##### Material #####

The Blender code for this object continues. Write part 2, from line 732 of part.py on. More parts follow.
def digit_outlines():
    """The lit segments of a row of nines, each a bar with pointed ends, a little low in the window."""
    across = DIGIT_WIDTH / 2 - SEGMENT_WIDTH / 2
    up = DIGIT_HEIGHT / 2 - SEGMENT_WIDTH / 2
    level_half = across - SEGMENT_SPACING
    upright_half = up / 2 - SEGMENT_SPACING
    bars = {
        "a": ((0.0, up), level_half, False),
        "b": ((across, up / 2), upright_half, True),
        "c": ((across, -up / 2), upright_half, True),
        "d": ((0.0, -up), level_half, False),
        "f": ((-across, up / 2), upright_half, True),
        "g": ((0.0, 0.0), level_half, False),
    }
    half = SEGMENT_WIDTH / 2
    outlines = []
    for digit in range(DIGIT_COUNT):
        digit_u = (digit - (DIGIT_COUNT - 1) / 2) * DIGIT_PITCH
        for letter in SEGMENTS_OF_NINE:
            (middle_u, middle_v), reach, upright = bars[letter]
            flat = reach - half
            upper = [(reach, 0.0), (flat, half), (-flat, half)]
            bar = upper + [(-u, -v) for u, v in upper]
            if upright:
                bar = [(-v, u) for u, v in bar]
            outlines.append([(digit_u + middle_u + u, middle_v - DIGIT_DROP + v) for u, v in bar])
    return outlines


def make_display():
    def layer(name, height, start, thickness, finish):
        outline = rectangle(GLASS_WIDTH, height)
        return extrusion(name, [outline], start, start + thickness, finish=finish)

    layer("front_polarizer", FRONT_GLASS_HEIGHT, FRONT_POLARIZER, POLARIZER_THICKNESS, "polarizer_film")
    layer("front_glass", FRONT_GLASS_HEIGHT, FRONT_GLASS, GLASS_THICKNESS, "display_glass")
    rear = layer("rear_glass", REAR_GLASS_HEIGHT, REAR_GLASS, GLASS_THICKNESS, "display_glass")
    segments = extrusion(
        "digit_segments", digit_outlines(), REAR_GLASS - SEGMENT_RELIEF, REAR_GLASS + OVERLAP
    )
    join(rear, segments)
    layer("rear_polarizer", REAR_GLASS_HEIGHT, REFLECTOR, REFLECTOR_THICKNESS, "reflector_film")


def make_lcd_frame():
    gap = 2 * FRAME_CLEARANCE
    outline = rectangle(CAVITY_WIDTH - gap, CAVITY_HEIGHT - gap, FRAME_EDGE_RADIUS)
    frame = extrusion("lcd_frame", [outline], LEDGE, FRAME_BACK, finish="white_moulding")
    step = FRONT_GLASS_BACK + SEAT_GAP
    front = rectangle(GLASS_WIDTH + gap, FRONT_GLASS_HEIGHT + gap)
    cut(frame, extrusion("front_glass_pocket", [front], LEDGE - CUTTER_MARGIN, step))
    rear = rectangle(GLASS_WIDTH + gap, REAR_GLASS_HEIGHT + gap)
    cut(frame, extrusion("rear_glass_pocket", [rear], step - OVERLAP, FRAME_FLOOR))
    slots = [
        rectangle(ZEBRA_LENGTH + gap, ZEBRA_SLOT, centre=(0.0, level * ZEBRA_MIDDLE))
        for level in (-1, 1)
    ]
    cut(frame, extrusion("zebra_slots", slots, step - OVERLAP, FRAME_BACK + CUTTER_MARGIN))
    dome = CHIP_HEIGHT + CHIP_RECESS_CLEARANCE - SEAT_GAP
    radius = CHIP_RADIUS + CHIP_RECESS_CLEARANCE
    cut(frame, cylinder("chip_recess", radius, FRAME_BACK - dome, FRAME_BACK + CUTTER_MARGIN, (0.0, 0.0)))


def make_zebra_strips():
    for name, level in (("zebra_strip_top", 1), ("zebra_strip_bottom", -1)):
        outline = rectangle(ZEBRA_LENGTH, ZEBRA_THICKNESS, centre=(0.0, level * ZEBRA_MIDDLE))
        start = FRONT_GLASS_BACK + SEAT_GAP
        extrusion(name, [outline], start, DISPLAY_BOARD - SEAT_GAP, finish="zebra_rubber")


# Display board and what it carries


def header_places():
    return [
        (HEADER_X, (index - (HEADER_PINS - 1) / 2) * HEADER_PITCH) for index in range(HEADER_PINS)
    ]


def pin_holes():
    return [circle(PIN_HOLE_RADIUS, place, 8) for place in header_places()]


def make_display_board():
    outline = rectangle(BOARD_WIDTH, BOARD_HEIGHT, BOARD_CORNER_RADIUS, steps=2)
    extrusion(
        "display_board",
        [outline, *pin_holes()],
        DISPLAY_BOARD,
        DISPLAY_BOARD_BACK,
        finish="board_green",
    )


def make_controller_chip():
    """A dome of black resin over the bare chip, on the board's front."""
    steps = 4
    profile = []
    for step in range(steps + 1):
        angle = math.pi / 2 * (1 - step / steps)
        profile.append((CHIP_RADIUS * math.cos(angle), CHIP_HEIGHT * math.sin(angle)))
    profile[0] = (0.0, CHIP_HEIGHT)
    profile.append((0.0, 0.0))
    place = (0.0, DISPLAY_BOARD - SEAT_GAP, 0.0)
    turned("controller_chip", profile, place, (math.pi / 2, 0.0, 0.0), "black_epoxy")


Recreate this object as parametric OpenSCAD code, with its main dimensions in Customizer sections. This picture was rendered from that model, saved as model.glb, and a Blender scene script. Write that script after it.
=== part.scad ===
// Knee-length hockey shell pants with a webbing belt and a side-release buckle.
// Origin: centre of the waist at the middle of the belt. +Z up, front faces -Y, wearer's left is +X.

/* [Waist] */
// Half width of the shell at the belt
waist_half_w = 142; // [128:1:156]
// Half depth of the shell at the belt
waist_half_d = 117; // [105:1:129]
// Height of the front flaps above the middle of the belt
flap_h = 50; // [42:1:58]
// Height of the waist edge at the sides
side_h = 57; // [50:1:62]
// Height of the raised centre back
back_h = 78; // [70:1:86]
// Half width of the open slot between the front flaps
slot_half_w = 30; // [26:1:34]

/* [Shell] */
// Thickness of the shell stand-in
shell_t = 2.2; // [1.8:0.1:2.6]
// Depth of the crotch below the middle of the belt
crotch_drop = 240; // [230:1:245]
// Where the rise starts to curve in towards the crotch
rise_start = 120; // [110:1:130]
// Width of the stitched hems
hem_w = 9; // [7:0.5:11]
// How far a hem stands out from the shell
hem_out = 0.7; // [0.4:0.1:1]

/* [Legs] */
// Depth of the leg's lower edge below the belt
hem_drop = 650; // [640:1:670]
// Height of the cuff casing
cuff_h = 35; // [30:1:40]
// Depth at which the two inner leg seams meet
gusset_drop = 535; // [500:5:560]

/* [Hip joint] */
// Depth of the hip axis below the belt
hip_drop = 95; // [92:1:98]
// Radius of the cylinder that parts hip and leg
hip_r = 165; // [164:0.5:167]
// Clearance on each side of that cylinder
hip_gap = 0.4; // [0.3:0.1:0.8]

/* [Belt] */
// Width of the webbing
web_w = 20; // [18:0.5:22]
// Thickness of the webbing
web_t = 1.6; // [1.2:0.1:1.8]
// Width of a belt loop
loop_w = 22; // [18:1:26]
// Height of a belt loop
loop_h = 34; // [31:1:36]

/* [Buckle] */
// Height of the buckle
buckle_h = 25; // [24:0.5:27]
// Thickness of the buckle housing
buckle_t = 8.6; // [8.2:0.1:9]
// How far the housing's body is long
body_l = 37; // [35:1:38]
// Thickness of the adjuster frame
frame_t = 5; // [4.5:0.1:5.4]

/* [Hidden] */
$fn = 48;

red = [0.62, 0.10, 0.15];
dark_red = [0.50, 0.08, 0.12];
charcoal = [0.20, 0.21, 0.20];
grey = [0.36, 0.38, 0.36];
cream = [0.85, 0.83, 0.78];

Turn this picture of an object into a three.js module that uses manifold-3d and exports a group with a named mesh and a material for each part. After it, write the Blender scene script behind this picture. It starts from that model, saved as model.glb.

#####

What the task asks → From the records above, pull out every line containing the word "parts".

Result for this task →
The Blender code for this object continues. Write part 2, from line 732 of part.py on. More parts follow.
// Radius of the cylinder that parts hip and leg